Moreover, the US has left both the euro area and Australia well behind, with labour productivity stagnating for the past five years in the euro area and for the past eight years in Australia.
Analysing the drivers of productivity, most of the difference between the US and the euro area and Australia is due to American firms investing more to well-equip their workforces and investing in, and adopting, technology.
The first point is captured by the rising ratio of the capital stock to the hours worked by American employees, while the same ratio has broadly stagnated in the euro area and Australia, with European and Australian companies only investing enough to keep pace with growth in their workforces.
The second point is harder to gauge, but using total factor productivity as a measure of technological progress, the US represents the technological frontier for the world. Use of technology in the US has grown strongly, while it has increased in the euro area at a slower rate and languished in Australia.
These two points are brought home by the divergence in private-sector investment in computers, software and research and development, where the US leads the euro area by a large margin and Australia is a long way behind.
Concentrating on Australia’s poor productivity performance, we next assessed the widely-held view that the public sector is responsible for this weakness.
This involved estimating the relative contributions to labour productivity from the mining sector, the non-mining private sector and the public sector.
The public sector was broadly defined as the public administration, health and social assistance, and education industries, while total productivity was tweaked to ensure the additivity of the results.[1]
Like other countries, the public sector has grown in importance over time reflecting increased demand for health and aged care services and it now accounts for over 30% of total employment.

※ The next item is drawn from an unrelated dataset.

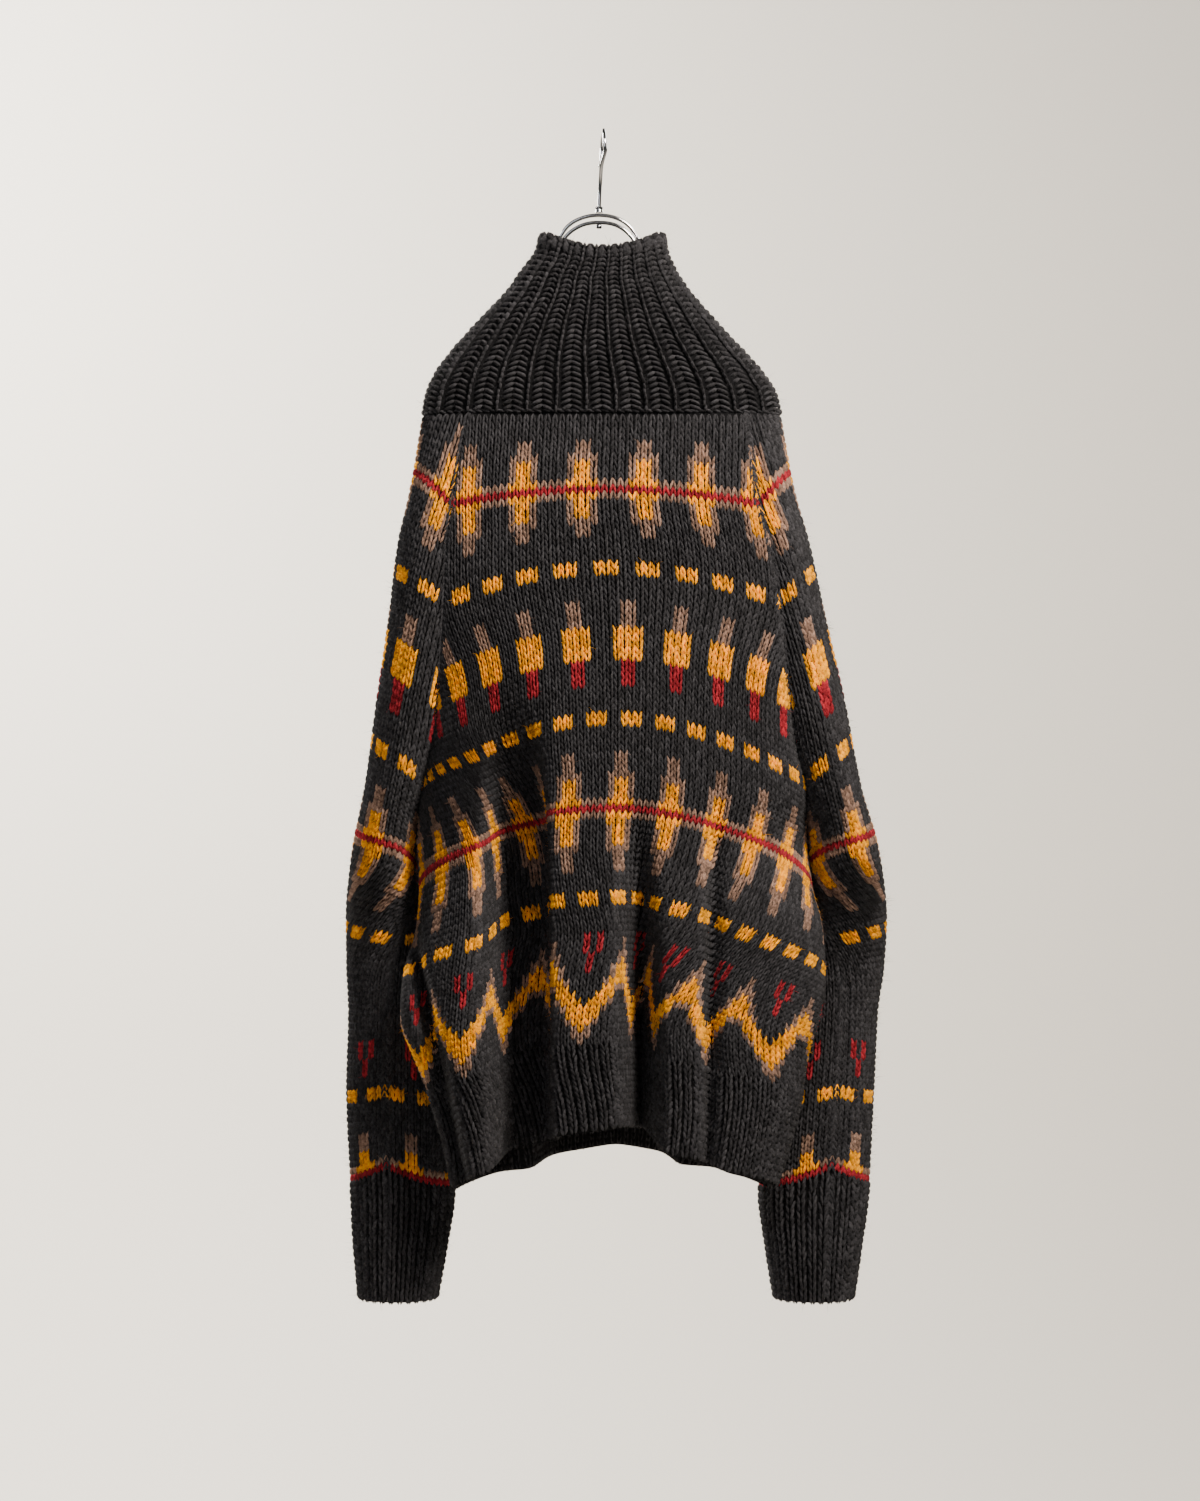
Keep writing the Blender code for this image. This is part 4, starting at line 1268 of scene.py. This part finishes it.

Labour productivity varies considerably across industries, but has been little changed for many years in the public sector.
Using a shift-share methodology developed by the Fed, our calculations suggest that it is correct to say that the public sector has contributed to the recent weakness in total productivity.

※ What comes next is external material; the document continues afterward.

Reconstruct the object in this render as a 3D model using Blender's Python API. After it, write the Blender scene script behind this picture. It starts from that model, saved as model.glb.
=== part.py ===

However, the story is more nuanced, in that the mining sector has also subtracted from overall growth in productivity, along with more workers taking jobs in low-productivity industries in the public and non-mining private sectors.
The non-mining private sector has added to productivity growth, albeit at a slower rate than in recent decades, as has more workers taking jobs in the high productivity mining sector.
Slower growth in the non-mining private sector may seem surprising, but the level of productivity has stagnated across several key private sector industries, such as financial services (mainly the banks), manufacturing and construction.
This weakness predates COVID and could be hard to turn around, although artificial intelligence will likely boost productivity over the coming years.